The proposed protection method maintains correct operation under various challenging conditions by consistently analyzing symmetrical characteristics, demonstrating remarkable robustness and reliability. Its fast response characteristics, combined with simplified communication requirements, make it particularly suitable for complex distribution network topologies where symmetry-based fault discrimination enhances scalability. With these superior performance characteristics, the scheme shows excellent potential for practical engineering applications, offering a viable solution for the protection needs of evolving DC distribution systems while providing valuable insights for future standardization efforts in symmetry-aware power system design.

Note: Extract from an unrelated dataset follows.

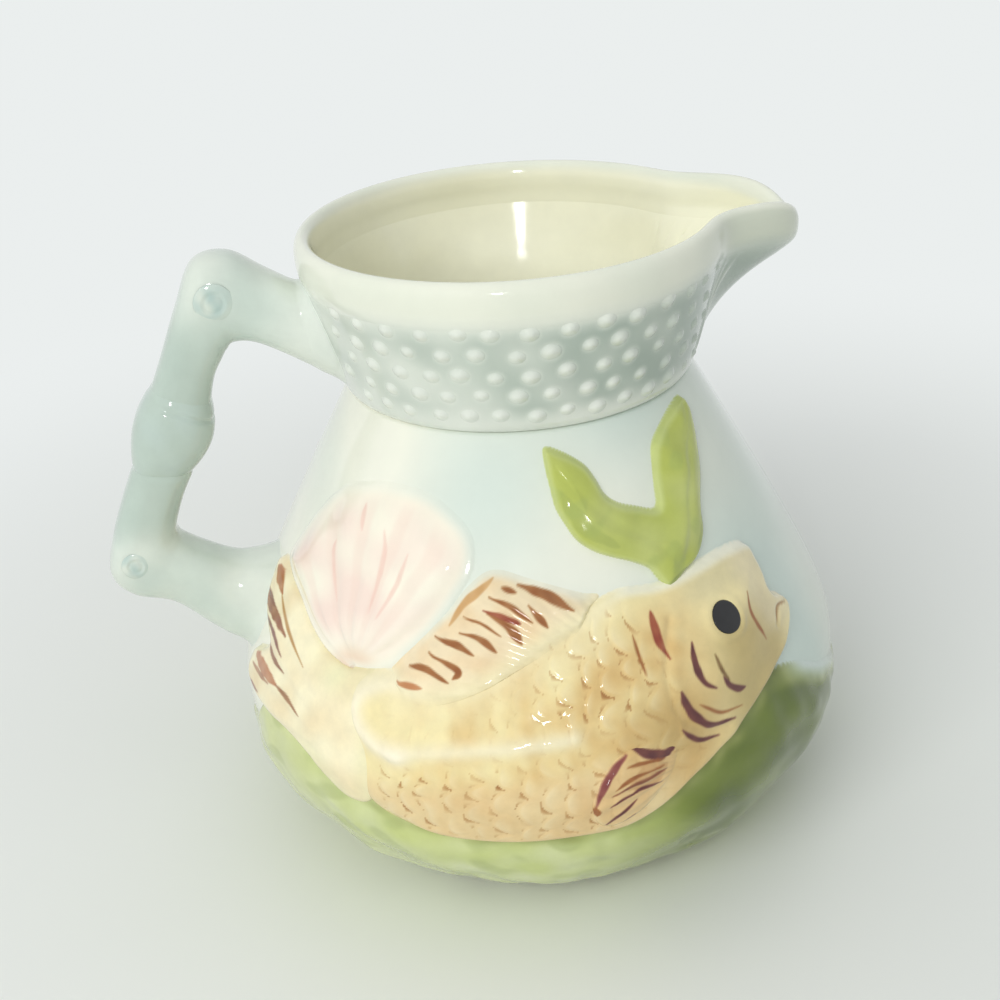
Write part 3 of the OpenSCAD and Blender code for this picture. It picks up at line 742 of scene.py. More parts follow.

While the proposed scheme demonstrates notable robustness for pole-to-pole faults, its applicability remains bounded by two key limitations: restricted validation to pole-to-ground and other fault types, and reduced efficacy under extreme high-impedance conditions. To advance practical relevance, future work will extend the method to multi-terminal DC grids—addressing complex fault-path coordination—and implement hardware-in-the-loop validation under realistic delays and sensor errors, thereby transitioning the approach toward a field-ready solution for next-generation DC systems.